Required work
All of the data needs to be repeated exactly.

[Data block start]

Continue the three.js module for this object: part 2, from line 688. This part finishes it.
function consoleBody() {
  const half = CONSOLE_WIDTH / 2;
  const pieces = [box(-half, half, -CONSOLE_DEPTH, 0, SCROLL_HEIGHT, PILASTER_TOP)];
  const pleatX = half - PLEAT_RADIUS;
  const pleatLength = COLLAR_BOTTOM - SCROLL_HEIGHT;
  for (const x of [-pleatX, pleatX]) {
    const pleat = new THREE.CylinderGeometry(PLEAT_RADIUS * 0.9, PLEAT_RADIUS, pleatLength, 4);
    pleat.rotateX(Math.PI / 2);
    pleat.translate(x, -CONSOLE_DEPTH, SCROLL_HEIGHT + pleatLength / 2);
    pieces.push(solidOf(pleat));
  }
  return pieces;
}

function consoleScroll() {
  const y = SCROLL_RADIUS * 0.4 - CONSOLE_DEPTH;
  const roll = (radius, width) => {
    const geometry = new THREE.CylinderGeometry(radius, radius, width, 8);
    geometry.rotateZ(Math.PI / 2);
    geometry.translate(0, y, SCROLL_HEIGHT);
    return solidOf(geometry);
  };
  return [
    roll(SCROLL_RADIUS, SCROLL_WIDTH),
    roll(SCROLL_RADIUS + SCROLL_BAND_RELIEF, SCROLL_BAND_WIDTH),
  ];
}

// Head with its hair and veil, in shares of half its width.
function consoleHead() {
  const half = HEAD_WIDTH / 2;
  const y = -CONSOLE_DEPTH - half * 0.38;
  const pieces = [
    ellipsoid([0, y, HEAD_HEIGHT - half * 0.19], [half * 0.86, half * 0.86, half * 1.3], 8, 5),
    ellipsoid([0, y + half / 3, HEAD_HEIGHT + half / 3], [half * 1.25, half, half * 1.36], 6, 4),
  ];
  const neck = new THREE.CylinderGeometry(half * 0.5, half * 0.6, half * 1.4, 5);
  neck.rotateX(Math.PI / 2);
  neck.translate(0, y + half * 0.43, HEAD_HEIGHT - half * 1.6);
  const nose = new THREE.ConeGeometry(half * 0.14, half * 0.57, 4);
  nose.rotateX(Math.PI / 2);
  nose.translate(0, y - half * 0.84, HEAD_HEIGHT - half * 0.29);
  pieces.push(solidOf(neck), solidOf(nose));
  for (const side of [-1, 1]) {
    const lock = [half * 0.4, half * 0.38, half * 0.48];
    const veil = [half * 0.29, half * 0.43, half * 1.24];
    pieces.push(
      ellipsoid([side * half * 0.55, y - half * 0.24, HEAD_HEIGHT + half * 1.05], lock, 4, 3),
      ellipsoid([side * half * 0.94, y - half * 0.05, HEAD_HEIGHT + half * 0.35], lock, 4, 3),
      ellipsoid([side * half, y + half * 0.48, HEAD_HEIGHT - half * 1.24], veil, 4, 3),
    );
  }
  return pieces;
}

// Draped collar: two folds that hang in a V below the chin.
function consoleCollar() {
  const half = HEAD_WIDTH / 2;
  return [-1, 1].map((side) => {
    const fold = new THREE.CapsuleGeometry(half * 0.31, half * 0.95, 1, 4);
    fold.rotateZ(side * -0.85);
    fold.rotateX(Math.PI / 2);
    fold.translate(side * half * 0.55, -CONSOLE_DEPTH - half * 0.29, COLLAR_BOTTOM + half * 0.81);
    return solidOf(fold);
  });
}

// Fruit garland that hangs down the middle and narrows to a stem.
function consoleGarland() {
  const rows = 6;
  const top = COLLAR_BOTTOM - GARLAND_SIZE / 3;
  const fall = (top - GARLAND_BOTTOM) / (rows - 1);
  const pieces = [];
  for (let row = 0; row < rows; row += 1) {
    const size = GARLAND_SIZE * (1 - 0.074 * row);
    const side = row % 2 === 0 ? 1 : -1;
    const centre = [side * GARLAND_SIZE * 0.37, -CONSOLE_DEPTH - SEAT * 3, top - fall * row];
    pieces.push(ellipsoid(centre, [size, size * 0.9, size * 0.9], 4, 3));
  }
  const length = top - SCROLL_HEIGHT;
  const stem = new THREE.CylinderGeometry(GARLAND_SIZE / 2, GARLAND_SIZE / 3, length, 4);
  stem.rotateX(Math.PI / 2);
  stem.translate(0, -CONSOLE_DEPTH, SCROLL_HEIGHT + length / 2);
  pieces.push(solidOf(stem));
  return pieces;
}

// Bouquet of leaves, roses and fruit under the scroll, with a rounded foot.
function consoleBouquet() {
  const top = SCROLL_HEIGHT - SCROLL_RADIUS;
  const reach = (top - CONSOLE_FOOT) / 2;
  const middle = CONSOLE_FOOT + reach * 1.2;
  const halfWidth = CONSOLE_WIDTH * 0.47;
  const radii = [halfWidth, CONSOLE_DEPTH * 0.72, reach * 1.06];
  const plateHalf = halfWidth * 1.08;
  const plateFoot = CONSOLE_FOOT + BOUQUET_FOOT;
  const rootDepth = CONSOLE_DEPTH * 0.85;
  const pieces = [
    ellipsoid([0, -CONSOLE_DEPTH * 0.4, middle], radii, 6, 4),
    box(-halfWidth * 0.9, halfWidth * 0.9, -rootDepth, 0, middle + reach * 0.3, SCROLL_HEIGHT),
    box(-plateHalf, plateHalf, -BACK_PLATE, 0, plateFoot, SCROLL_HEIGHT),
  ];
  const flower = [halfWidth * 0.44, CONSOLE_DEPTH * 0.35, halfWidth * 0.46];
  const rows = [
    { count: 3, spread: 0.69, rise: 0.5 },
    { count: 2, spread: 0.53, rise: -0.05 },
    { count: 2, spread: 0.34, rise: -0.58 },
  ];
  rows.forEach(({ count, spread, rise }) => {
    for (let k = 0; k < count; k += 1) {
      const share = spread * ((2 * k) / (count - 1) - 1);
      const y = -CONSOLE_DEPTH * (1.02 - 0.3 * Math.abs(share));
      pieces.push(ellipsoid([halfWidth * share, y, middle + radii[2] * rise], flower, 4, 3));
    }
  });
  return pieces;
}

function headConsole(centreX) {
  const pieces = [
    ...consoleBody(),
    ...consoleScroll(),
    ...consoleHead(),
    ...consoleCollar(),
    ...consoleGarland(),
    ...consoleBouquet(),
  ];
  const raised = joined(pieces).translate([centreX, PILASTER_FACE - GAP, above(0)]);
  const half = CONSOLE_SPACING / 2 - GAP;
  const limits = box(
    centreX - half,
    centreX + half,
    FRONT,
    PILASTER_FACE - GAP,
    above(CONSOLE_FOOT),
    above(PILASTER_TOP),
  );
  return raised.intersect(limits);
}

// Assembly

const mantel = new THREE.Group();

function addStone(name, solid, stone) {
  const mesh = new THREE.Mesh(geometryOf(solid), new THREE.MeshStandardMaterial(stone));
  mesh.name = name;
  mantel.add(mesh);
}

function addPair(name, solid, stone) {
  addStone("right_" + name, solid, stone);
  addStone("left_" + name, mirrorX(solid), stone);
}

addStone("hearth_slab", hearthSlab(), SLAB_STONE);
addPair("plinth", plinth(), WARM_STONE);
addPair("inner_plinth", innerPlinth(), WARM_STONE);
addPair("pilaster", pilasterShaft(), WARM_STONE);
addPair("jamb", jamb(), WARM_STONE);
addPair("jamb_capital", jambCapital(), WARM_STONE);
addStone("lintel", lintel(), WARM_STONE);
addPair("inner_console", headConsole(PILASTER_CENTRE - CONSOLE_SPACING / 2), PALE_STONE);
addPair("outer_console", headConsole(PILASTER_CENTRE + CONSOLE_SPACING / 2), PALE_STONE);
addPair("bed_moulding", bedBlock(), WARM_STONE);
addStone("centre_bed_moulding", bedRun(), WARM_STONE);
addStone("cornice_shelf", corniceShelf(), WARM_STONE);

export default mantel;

[Data block end]

Complete response
Continue the three.js module for this object: part 2, from line 688. This part finishes it.
function consoleBody() {
  const half = CONSOLE_WIDTH / 2;
  const pieces = [box(-half, half, -CONSOLE_DEPTH, 0, SCROLL_HEIGHT, PILASTER_TOP)];
  const pleatX = half - PLEAT_RADIUS;
  const pleatLength = COLLAR_BOTTOM - SCROLL_HEIGHT;
  for (const x of [-pleatX, pleatX]) {
    const pleat = new THREE.CylinderGeometry(PLEAT_RADIUS * 0.9, PLEAT_RADIUS, pleatLength, 4);
    pleat.rotateX(Math.PI / 2);
    pleat.translate(x, -CONSOLE_DEPTH, SCROLL_HEIGHT + pleatLength / 2);
    pieces.push(solidOf(pleat));
  }
  return pieces;
}

function consoleScroll() {
  const y = SCROLL_RADIUS * 0.4 - CONSOLE_DEPTH;
  const roll = (radius, width) => {
    const geometry = new THREE.CylinderGeometry(radius, radius, width, 8);
    geometry.rotateZ(Math.PI / 2);
    geometry.translate(0, y, SCROLL_HEIGHT);
    return solidOf(geometry);
  };
  return [
    roll(SCROLL_RADIUS, SCROLL_WIDTH),
    roll(SCROLL_RADIUS + SCROLL_BAND_RELIEF, SCROLL_BAND_WIDTH),
  ];
}

// Head with its hair and veil, in shares of half its width.
function consoleHead() {
  const half = HEAD_WIDTH / 2;
  const y = -CONSOLE_DEPTH - half * 0.38;
  const pieces = [
    ellipsoid([0, y, HEAD_HEIGHT - half * 0.19], [half * 0.86, half * 0.86, half * 1.3], 8, 5),
    ellipsoid([0, y + half / 3, HEAD_HEIGHT + half / 3], [half * 1.25, half, half * 1.36], 6, 4),
  ];
  const neck = new THREE.CylinderGeometry(half * 0.5, half * 0.6, half * 1.4, 5);
  neck.rotateX(Math.PI / 2);
  neck.translate(0, y + half * 0.43, HEAD_HEIGHT - half * 1.6);
  const nose = new THREE.ConeGeometry(half * 0.14, half * 0.57, 4);
  nose.rotateX(Math.PI / 2);
  nose.translate(0, y - half * 0.84, HEAD_HEIGHT - half * 0.29);
  pieces.push(solidOf(neck), solidOf(nose));
  for (const side of [-1, 1]) {
    const lock = [half * 0.4, half * 0.38, half * 0.48];
    const veil = [half * 0.29, half * 0.43, half * 1.24];
    pieces.push(
      ellipsoid([side * half * 0.55, y - half * 0.24, HEAD_HEIGHT + half * 1.05], lock, 4, 3),
      ellipsoid([side * half * 0.94, y - half * 0.05, HEAD_HEIGHT + half * 0.35], lock, 4, 3),
      ellipsoid([side * half, y + half * 0.48, HEAD_HEIGHT - half * 1.24], veil, 4, 3),
    );
  }
  return pieces;
}

// Draped collar: two folds that hang in a V below the chin.
function consoleCollar() {
  const half = HEAD_WIDTH / 2;
  return [-1, 1].map((side) => {
    const fold = new THREE.CapsuleGeometry(half * 0.31, half * 0.95, 1, 4);
    fold.rotateZ(side * -0.85);
    fold.rotateX(Math.PI / 2);
    fold.translate(side * half * 0.55, -CONSOLE_DEPTH - half * 0.29, COLLAR_BOTTOM + half * 0.81);
    return solidOf(fold);
  });
}

// Fruit garland that hangs down the middle and narrows to a stem.
function consoleGarland() {
  const rows = 6;
  const top = COLLAR_BOTTOM - GARLAND_SIZE / 3;
  const fall = (top - GARLAND_BOTTOM) / (rows - 1);
  const pieces = [];
  for (let row = 0; row < rows; row += 1) {
    const size = GARLAND_SIZE * (1 - 0.074 * row);
    const side = row % 2 === 0 ? 1 : -1;
    const centre = [side * GARLAND_SIZE * 0.37, -CONSOLE_DEPTH - SEAT * 3, top - fall * row];
    pieces.push(ellipsoid(centre, [size, size * 0.9, size * 0.9], 4, 3));
  }
  const length = top - SCROLL_HEIGHT;
  const stem = new THREE.CylinderGeometry(GARLAND_SIZE / 2, GARLAND_SIZE / 3, length, 4);
  stem.rotateX(Math.PI / 2);
  stem.translate(0, -CONSOLE_DEPTH, SCROLL_HEIGHT + length / 2);
  pieces.push(solidOf(stem));
  return pieces;
}

// Bouquet of leaves, roses and fruit under the scroll, with a rounded foot.
function consoleBouquet() {
  const top = SCROLL_HEIGHT - SCROLL_RADIUS;
  const reach = (top - CONSOLE_FOOT) / 2;
  const middle = CONSOLE_FOOT + reach * 1.2;
  const halfWidth = CONSOLE_WIDTH * 0.47;
  const radii = [halfWidth, CONSOLE_DEPTH * 0.72, reach * 1.06];
  const plateHalf = halfWidth * 1.08;
  const plateFoot = CONSOLE_FOOT + BOUQUET_FOOT;
  const rootDepth = CONSOLE_DEPTH * 0.85;
  const pieces = [
    ellipsoid([0, -CONSOLE_DEPTH * 0.4, middle], radii, 6, 4),
    box(-halfWidth * 0.9, halfWidth * 0.9, -rootDepth, 0, middle + reach * 0.3, SCROLL_HEIGHT),
    box(-plateHalf, plateHalf, -BACK_PLATE, 0, plateFoot, SCROLL_HEIGHT),
  ];
  const flower = [halfWidth * 0.44, CONSOLE_DEPTH * 0.35, halfWidth * 0.46];
  const rows = [
    { count: 3, spread: 0.69, rise: 0.5 },
    { count: 2, spread: 0.53, rise: -0.05 },
    { count: 2, spread: 0.34, rise: -0.58 },
  ];
  rows.forEach(({ count, spread, rise }) => {
    for (let k = 0; k < count; k += 1) {
      const share = spread * ((2 * k) / (count - 1) - 1);
      const y = -CONSOLE_DEPTH * (1.02 - 0.3 * Math.abs(share));
      pieces.push(ellipsoid([halfWidth * share, y, middle + radii[2] * rise], flower, 4, 3));
    }
  });
  return pieces;
}

function headConsole(centreX) {
  const pieces = [
    ...consoleBody(),
    ...consoleScroll(),
    ...consoleHead(),
    ...consoleCollar(),
    ...consoleGarland(),
    ...consoleBouquet(),
  ];
  const raised = joined(pieces).translate([centreX, PILASTER_FACE - GAP, above(0)]);
  const half = CONSOLE_SPACING / 2 - GAP;
  const limits = box(
    centreX - half,
    centreX + half,
    FRONT,
    PILASTER_FACE - GAP,
    above(CONSOLE_FOOT),
    above(PILASTER_TOP),
  );
  return raised.intersect(limits);
}

// Assembly

const mantel = new THREE.Group();

function addStone(name, solid, stone) {
  const mesh = new THREE.Mesh(geometryOf(solid), new THREE.MeshStandardMaterial(stone));
  mesh.name = name;
  mantel.add(mesh);
}

function addPair(name, solid, stone) {
  addStone("right_" + name, solid, stone);
  addStone("left_" + name, mirrorX(solid), stone);
}

addStone("hearth_slab", hearthSlab(), SLAB_STONE);
addPair("plinth", plinth(), WARM_STONE);
addPair("inner_plinth", innerPlinth(), WARM_STONE);
addPair("pilaster", pilasterShaft(), WARM_STONE);
addPair("jamb", jamb(), WARM_STONE);
addPair("jamb_capital", jambCapital(), WARM_STONE);
addStone("lintel", lintel(), WARM_STONE);
addPair("inner_console", headConsole(PILASTER_CENTRE - CONSOLE_SPACING / 2), PALE_STONE);
addPair("outer_console", headConsole(PILASTER_CENTRE + CONSOLE_SPACING / 2), PALE_STONE);
addPair("bed_moulding", bedBlock(), WARM_STONE);
addStone("centre_bed_moulding", bedRun(), WARM_STONE);
addStone("cornice_shelf", corniceShelf(), WARM_STONE);

export default mantel;